For Uber, Delivery Hero's significance is closer to a "demand-side foundation for the future automated delivery network"—the necessary base of demand for the commercialization of future autonomous taxis, unmanned delivery robots, drone delivery, and intelligent dispatch systems. Autonomous taxis address passenger mobility, while autonomous delivery addresses goods movement; both fundamentally rely on high-frequency order dispatch, route planning, supply-demand matching, pricing systems, fleet/robot operations, city-level regulatory interfaces, and local fulfillment networks.
Uber has recently re-accelerated its autonomous ecosystem strategy, launching an autonomous solutions business and partnering with companies like Nuro, Lucid, Rivian, MOIA, and Hertz to advance robotaxis, autonomous fleet operations, and delivery scenarios.
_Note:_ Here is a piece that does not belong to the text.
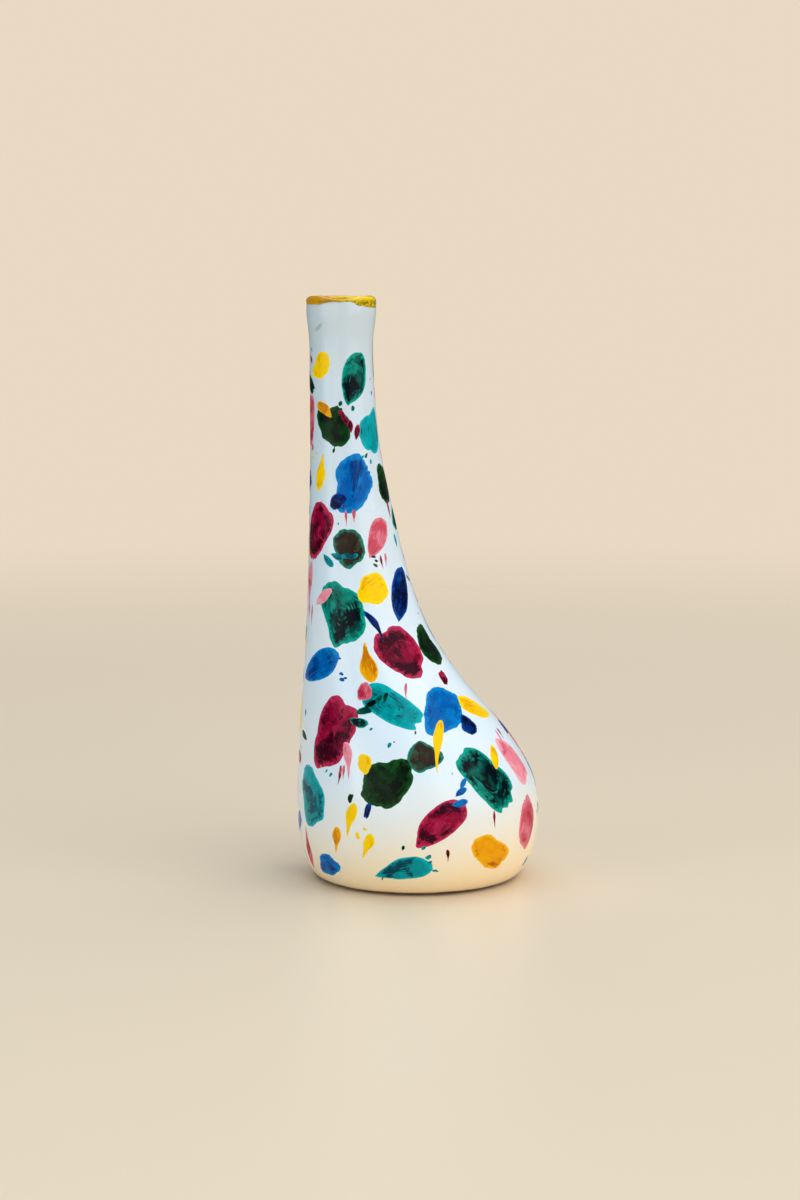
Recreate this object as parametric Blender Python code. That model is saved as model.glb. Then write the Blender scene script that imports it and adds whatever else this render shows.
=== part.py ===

In official statements, Uber has explicitly identified autonomous vehicles, sidewalk delivery robots, and drones as future methods to reduce delivery costs for Uber Eats.
Should this transaction proceed successfully, Uber's grand investment narrative would evolve from a "ride-hailing and food delivery platform" to an "AI-based global urban automated logistics operating platform." Short-term risks involve regulatory approvals, German mandatory offer rules, EU antitrust scrutiny, the complexity of Delivery Hero's multi-market operations, and integration costs. However, in the medium to long term, Uber's true pursuit is unifying mobility orders, food orders, grocery orders, and future autonomous forces like Robotaxis and drones into a single AI-powered super-dispatch network.